====== DATA
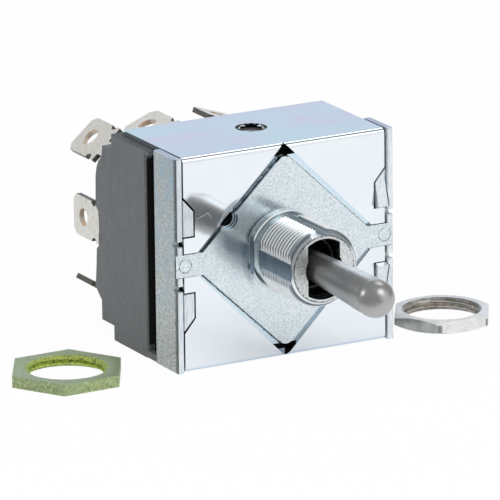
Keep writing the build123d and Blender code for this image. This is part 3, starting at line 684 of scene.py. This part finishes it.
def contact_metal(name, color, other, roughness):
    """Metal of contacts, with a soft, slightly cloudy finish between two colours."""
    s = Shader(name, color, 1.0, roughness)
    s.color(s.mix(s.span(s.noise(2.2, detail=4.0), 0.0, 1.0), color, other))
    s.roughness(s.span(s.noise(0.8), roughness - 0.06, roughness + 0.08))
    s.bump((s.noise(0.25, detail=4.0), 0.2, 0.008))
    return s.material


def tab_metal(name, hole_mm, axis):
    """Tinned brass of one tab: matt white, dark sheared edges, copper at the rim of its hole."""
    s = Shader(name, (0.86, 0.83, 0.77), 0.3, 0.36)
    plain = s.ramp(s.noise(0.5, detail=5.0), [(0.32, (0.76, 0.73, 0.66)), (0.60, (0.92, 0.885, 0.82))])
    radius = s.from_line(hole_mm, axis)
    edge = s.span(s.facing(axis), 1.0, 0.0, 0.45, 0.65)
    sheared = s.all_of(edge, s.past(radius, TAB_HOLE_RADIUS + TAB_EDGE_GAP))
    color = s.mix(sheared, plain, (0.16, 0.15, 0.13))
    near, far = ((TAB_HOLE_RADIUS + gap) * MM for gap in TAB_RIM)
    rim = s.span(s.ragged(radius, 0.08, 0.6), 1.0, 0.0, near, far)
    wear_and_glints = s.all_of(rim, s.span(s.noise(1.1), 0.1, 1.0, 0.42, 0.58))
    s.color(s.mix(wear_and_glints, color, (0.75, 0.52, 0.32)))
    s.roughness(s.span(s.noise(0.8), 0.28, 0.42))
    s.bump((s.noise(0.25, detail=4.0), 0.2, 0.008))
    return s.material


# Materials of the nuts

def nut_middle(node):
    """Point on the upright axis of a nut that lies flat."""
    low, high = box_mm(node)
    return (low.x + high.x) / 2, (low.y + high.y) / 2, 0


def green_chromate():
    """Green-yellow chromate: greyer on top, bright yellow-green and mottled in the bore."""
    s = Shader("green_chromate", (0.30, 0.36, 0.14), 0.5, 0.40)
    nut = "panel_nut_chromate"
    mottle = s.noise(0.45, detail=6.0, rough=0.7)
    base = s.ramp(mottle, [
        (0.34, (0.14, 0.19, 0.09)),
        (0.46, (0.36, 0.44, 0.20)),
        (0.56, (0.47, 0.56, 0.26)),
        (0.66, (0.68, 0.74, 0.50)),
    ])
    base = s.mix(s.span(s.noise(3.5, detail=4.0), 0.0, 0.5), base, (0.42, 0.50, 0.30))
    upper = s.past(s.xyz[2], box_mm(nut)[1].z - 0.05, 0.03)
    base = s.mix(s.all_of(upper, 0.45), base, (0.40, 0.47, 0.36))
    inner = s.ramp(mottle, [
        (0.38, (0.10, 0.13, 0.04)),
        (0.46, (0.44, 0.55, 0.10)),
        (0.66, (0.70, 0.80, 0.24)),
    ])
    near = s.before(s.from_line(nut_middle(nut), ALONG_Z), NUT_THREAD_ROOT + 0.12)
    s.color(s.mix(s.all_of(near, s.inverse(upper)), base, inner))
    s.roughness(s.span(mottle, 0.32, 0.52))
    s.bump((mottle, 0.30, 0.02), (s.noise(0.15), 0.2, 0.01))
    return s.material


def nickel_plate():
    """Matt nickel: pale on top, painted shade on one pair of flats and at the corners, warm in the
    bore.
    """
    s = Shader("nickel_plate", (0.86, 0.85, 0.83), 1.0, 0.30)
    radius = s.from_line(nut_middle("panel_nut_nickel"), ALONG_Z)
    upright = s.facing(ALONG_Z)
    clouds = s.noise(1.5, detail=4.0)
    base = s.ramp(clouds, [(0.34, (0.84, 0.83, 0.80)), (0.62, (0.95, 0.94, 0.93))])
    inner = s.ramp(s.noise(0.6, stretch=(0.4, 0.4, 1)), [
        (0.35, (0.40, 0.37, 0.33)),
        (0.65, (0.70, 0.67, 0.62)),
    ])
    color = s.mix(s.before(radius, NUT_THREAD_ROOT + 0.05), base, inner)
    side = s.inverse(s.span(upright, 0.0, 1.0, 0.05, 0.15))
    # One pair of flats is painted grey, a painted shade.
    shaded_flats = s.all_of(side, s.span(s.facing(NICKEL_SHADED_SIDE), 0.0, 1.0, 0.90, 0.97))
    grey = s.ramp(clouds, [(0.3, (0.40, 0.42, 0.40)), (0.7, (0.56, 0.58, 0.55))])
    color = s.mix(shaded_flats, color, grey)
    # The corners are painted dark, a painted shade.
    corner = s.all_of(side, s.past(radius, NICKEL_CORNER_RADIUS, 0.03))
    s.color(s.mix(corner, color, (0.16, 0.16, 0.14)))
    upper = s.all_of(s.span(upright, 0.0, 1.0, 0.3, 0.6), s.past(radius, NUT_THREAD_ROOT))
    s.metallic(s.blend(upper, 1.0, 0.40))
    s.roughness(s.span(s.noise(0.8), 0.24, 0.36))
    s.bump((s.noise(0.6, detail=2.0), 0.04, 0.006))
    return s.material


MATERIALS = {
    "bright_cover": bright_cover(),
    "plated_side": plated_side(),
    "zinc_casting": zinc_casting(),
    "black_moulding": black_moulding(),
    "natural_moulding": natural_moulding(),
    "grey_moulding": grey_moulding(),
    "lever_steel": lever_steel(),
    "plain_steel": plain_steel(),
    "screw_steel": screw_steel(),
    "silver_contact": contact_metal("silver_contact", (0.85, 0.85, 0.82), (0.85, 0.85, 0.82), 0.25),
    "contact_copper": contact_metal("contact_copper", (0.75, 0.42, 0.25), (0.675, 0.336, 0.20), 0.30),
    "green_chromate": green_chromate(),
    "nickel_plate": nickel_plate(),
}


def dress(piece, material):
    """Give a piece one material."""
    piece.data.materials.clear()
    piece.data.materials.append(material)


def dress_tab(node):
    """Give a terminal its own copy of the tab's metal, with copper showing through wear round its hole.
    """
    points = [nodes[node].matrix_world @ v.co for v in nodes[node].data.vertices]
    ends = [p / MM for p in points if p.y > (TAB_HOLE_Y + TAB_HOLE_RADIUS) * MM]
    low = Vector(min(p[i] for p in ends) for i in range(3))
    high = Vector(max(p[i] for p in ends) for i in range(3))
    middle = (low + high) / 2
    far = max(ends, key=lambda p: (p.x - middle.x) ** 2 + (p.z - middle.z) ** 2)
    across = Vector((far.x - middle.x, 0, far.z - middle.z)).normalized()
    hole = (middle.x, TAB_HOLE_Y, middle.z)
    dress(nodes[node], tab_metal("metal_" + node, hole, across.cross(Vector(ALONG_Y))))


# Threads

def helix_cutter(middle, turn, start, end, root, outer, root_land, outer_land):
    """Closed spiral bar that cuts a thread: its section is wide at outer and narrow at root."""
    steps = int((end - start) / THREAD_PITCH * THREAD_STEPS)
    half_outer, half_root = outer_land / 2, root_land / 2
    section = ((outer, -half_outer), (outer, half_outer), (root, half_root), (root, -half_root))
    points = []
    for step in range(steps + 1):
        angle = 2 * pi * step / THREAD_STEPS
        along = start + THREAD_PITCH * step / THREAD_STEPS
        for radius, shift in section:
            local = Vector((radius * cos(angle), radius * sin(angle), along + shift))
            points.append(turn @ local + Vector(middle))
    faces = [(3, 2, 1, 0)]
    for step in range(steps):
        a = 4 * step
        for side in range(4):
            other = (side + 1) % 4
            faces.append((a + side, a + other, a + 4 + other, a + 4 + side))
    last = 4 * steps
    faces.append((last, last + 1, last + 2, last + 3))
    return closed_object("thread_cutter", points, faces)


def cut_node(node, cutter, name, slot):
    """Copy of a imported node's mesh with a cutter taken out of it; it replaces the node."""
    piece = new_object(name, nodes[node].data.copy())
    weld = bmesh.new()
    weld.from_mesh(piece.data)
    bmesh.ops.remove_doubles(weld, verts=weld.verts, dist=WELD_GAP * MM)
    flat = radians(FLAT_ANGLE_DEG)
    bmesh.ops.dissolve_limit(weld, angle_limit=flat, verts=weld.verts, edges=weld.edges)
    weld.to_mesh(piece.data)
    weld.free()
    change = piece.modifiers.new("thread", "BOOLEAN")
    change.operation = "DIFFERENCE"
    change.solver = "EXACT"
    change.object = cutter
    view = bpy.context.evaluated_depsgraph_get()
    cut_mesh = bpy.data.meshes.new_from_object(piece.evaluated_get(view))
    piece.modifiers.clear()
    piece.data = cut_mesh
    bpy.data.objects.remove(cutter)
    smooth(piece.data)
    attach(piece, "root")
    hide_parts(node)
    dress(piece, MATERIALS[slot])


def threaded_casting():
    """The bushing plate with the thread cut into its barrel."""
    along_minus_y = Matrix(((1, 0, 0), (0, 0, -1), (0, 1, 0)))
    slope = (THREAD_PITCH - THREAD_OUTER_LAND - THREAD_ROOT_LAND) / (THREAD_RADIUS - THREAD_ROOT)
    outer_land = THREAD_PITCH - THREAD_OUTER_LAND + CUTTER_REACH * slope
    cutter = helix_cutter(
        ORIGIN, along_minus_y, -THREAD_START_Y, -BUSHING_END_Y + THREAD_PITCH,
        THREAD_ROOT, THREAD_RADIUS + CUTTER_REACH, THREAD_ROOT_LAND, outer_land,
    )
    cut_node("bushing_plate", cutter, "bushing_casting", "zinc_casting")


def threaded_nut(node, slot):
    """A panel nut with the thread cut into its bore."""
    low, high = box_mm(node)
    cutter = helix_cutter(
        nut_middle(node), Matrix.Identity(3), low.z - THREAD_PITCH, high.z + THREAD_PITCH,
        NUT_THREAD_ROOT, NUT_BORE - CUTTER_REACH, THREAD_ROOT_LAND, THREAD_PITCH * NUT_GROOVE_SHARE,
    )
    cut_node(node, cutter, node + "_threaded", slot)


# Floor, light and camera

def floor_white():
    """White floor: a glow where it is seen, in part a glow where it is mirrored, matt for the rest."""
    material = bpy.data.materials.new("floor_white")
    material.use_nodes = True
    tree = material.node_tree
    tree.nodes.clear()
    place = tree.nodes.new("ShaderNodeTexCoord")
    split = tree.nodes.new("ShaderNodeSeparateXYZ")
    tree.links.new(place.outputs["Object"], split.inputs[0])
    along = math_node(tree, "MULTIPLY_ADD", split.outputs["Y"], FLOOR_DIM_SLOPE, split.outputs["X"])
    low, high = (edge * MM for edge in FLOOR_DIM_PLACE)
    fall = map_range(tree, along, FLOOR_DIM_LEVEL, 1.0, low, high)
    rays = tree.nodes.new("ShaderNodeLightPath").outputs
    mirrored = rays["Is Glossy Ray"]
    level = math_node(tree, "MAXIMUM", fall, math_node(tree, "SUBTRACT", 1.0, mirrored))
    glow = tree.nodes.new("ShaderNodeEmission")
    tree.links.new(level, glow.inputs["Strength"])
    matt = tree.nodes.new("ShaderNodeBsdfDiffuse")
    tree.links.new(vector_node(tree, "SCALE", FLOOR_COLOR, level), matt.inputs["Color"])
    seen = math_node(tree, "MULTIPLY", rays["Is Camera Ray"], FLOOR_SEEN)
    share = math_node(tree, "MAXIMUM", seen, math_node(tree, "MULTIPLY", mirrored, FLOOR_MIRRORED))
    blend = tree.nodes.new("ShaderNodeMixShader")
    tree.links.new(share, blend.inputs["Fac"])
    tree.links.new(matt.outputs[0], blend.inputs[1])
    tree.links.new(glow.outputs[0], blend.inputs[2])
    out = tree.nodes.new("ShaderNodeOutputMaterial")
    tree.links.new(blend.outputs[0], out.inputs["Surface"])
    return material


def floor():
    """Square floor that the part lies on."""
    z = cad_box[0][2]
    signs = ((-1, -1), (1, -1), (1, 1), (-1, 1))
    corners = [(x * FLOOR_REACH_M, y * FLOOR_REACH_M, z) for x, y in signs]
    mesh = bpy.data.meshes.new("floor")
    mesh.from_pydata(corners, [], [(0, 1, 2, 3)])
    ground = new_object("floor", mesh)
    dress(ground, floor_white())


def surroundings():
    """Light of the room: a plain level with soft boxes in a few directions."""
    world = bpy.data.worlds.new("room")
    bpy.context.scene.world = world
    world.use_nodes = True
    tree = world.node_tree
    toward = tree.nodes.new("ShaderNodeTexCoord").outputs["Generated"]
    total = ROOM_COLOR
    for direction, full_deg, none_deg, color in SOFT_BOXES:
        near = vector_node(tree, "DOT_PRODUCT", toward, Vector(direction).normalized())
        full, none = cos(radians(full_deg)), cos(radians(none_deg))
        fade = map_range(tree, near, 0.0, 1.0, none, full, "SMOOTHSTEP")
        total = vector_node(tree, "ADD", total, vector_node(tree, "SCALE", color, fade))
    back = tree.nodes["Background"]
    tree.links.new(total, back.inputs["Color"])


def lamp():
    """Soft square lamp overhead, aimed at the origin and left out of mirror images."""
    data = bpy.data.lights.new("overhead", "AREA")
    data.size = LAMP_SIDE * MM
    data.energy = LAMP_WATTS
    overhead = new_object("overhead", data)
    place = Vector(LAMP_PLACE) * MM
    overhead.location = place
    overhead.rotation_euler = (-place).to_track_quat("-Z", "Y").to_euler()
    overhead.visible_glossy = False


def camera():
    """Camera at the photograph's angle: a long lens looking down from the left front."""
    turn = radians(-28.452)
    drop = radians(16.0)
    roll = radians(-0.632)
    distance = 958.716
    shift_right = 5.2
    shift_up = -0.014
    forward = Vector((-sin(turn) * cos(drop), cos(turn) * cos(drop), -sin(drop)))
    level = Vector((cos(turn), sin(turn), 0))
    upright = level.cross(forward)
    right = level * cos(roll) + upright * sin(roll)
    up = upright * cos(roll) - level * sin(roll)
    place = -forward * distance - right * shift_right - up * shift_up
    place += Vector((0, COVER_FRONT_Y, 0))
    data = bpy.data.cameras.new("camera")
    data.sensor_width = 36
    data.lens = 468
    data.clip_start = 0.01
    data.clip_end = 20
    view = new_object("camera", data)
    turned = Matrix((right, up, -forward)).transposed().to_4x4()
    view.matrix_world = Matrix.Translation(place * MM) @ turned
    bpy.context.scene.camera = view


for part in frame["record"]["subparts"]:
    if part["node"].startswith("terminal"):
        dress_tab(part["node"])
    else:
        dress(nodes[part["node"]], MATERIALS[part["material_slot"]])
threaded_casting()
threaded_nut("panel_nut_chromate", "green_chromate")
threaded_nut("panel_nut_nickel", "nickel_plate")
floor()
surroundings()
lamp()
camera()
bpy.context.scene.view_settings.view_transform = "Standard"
============
- [YOUR INSTRUCTIONS] Return the opening line of the data and every line after it through the line containing "# Materials of the nuts", please, exactly as written and with nothing added.

- [THE COMPLETED TASK]
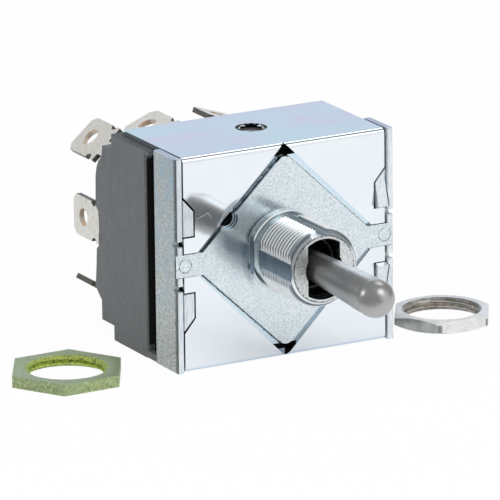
Keep writing the build123d and Blender code for this image. This is part 3, starting at line 684 of scene.py. This part finishes it.
def contact_metal(name, color, other, roughness):
    """Metal of contacts, with a soft, slightly cloudy finish between two colours."""
    s = Shader(name, color, 1.0, roughness)
    s.color(s.mix(s.span(s.noise(2.2, detail=4.0), 0.0, 1.0), color, other))
    s.roughness(s.span(s.noise(0.8), roughness - 0.06, roughness + 0.08))
    s.bump((s.noise(0.25, detail=4.0), 0.2, 0.008))
    return s.material


def tab_metal(name, hole_mm, axis):
    """Tinned brass of one tab: matt white, dark sheared edges, copper at the rim of its hole."""
    s = Shader(name, (0.86, 0.83, 0.77), 0.3, 0.36)
    plain = s.ramp(s.noise(0.5, detail=5.0), [(0.32, (0.76, 0.73, 0.66)), (0.60, (0.92, 0.885, 0.82))])
    radius = s.from_line(hole_mm, axis)
    edge = s.span(s.facing(axis), 1.0, 0.0, 0.45, 0.65)
    sheared = s.all_of(edge, s.past(radius, TAB_HOLE_RADIUS + TAB_EDGE_GAP))
    color = s.mix(sheared, plain, (0.16, 0.15, 0.13))
    near, far = ((TAB_HOLE_RADIUS + gap) * MM for gap in TAB_RIM)
    rim = s.span(s.ragged(radius, 0.08, 0.6), 1.0, 0.0, near, far)
    wear_and_glints = s.all_of(rim, s.span(s.noise(1.1), 0.1, 1.0, 0.42, 0.58))
    s.color(s.mix(wear_and_glints, color, (0.75, 0.52, 0.32)))
    s.roughness(s.span(s.noise(0.8), 0.28, 0.42))
    s.bump((s.noise(0.25, detail=4.0), 0.2, 0.008))
    return s.material


# Materials of the nuts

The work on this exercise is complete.